There are two different types of deforming we are talking about here.
Still waiting …
Could you please show me any evidence that the top thirty story chunk of the North Tower made it to the ground intact, then disintegrated?
Support the Iranian Green Movement
Still waiting …
Could you please show me any evidence that the top thirty story chunk of the North Tower made it to the ground intact, then disintegrated?

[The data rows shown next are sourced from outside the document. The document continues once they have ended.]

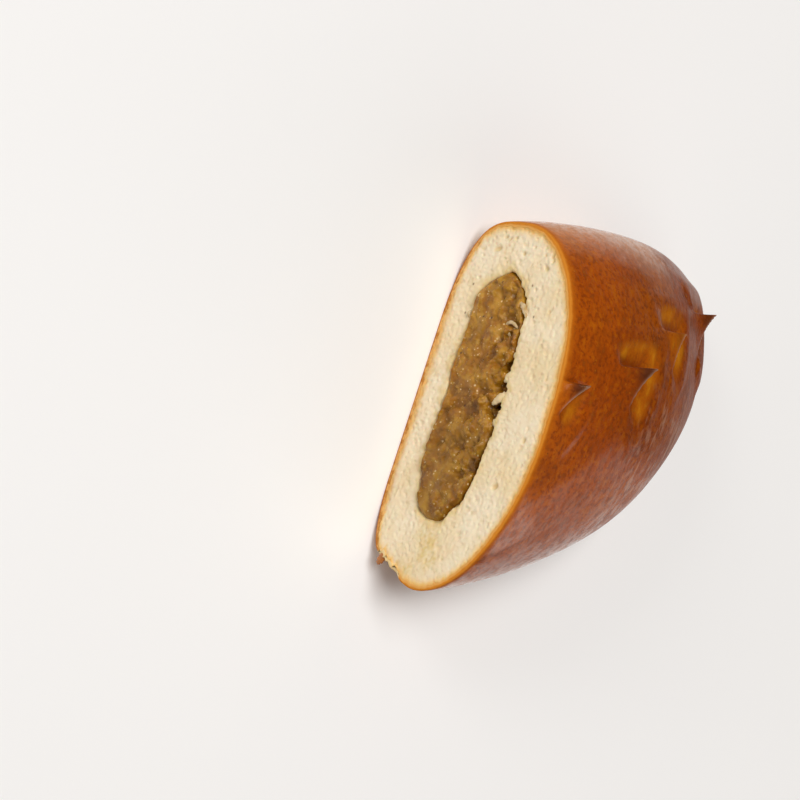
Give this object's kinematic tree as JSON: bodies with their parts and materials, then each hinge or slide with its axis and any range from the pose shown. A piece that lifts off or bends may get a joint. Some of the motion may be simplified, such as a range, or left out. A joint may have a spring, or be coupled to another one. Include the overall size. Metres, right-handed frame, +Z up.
{
  "type": "apple placinta",
  "caption": "Half of an oblong baked apple bun, cut on a slant to show pale crumb around apple filling, with a glossy brown crust snipped into small spikes along the dome.",
  "frame": {"origin": "middle of the floor of the bounding box, on the plane of the flat base", "axes": "+Z up through the dome, -Y square to the cut face and out of it, +X along the cut face towards its torn lower corner"},
  "size_m": [0.0874, 0.0714, 0.0423],
  "materials": {
    "golden_crust": "glossy egg-washed brown crust over a pale matte crumb",
    "apple_puree": "wet lumpy cooked apple"
  },
  "bodies": {
    "root": {"bread": "golden_crust", "apple_filling": "apple_puree"}
  },
  "joints": []
}
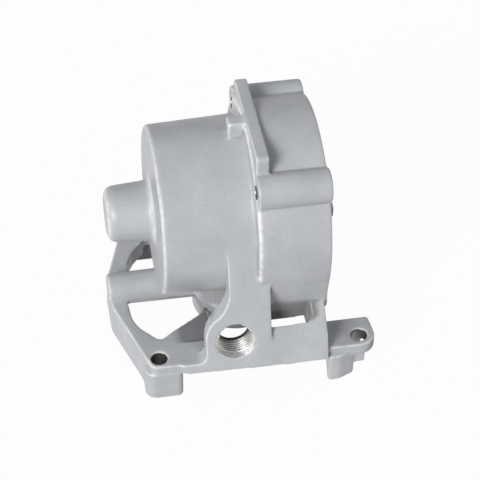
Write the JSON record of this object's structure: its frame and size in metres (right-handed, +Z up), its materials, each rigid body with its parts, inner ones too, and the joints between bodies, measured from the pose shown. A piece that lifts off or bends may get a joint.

Where did I ever say that happened?
And if you are talking about an approximately 30 story chunk that would be the south tower not the north.
psik
I guess if we wanted to compute the amount of the plane’s kinetic energy went into causing structural damage in the building, you would need to know that, but why would anyone need to know? There was a lot of kinetic energy dispersed into the building, and then the fires caused them to collapse. Every analysis I’ve seen indicate that the collapses would have occurred even without the structural damage, as long as something stripped the fire-resistant material off the floor trusses.
So which analysis told you how much steel was in the fire? I have not seen that anywhere yet.
Isn’t the quantity of steel going to affect the temperature in could reach in LESS THAN TWO HOURS?
Doesn’t the weight of a frozen turkey affect the time it takes to cook?